Given material:

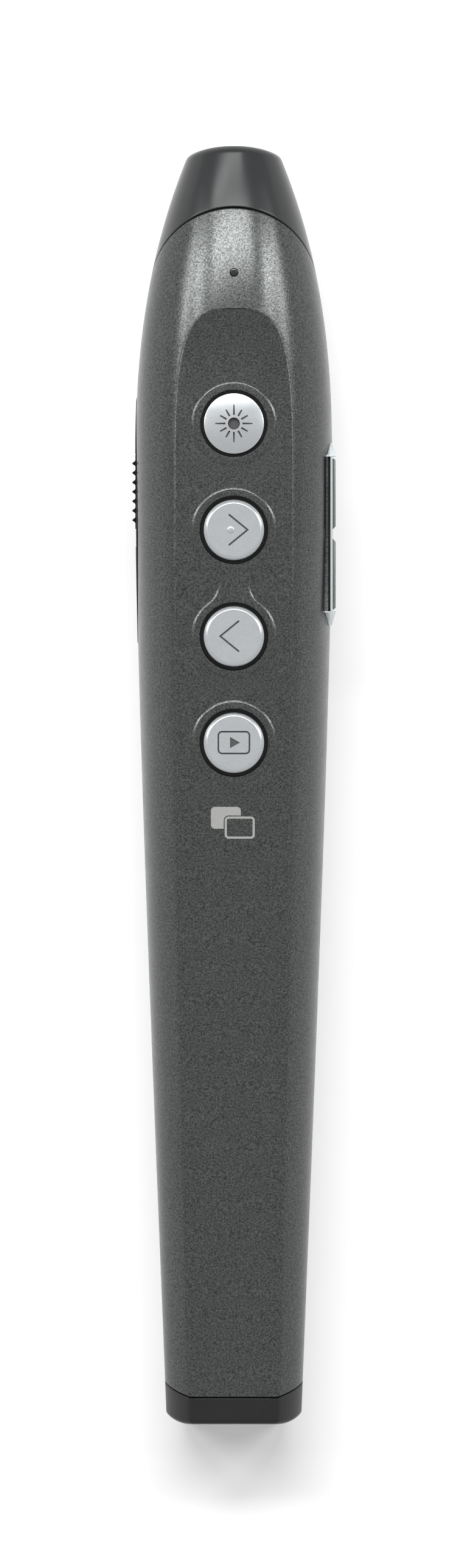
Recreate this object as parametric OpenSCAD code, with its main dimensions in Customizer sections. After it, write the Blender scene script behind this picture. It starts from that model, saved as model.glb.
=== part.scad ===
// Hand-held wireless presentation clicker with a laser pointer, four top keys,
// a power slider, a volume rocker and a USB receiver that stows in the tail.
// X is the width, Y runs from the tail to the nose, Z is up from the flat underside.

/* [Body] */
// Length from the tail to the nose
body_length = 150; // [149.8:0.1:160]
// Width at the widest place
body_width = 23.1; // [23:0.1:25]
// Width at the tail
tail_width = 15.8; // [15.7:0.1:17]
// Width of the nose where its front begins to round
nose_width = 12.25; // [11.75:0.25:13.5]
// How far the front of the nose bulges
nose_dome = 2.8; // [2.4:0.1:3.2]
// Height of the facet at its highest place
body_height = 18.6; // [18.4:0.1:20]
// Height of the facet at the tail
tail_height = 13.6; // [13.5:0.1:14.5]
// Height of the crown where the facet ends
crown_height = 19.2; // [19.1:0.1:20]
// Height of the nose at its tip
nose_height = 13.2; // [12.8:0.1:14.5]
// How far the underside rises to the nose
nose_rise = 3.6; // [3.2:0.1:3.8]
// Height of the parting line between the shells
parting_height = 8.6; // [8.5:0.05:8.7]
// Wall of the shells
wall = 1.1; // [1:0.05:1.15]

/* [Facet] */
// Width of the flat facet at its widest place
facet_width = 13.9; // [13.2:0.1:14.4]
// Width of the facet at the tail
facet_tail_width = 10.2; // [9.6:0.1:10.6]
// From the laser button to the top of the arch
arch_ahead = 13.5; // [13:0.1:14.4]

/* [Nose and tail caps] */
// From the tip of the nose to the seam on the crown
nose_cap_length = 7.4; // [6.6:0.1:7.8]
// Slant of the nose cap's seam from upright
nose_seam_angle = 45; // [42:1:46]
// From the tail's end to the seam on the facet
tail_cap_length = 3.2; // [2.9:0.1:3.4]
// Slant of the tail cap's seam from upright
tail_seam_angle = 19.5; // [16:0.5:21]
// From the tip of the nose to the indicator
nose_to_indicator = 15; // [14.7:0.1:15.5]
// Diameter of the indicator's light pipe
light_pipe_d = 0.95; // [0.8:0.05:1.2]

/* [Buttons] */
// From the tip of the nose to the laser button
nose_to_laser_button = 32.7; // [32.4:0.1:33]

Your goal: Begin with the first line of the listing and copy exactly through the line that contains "wall = 1.1; // [1:0.05:1.15]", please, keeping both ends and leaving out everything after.

Task output:
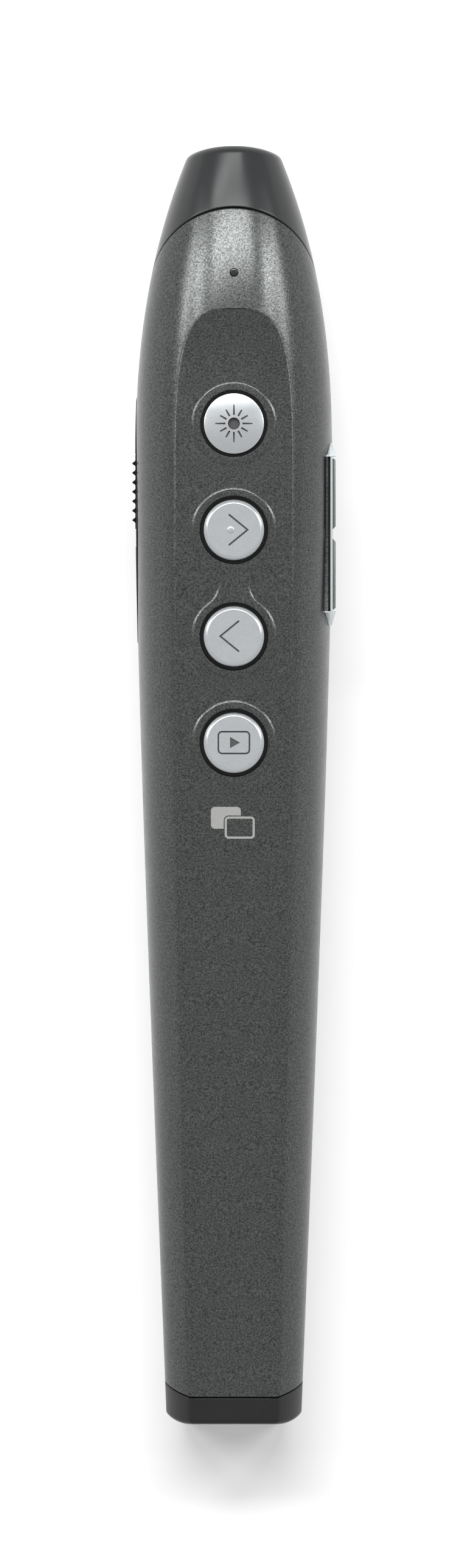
Recreate this object as parametric OpenSCAD code, with its main dimensions in Customizer sections. After it, write the Blender scene script behind this picture. It starts from that model, saved as model.glb.
=== part.scad ===
// Hand-held wireless presentation clicker with a laser pointer, four top keys,
// a power slider, a volume rocker and a USB receiver that stows in the tail.
// X is the width, Y runs from the tail to the nose, Z is up from the flat underside.

/* [Body] */
// Length from the tail to the nose
body_length = 150; // [149.8:0.1:160]
// Width at the widest place
body_width = 23.1; // [23:0.1:25]
// Width at the tail
tail_width = 15.8; // [15.7:0.1:17]
// Width of the nose where its front begins to round
nose_width = 12.25; // [11.75:0.25:13.5]
// How far the front of the nose bulges
nose_dome = 2.8; // [2.4:0.1:3.2]
// Height of the facet at its highest place
body_height = 18.6; // [18.4:0.1:20]
// Height of the facet at the tail
tail_height = 13.6; // [13.5:0.1:14.5]
// Height of the crown where the facet ends
crown_height = 19.2; // [19.1:0.1:20]
// Height of the nose at its tip
nose_height = 13.2; // [12.8:0.1:14.5]
// How far the underside rises to the nose
nose_rise = 3.6; // [3.2:0.1:3.8]
// Height of the parting line between the shells
parting_height = 8.6; // [8.5:0.05:8.7]
// Wall of the shells
wall = 1.1; // [1:0.05:1.15]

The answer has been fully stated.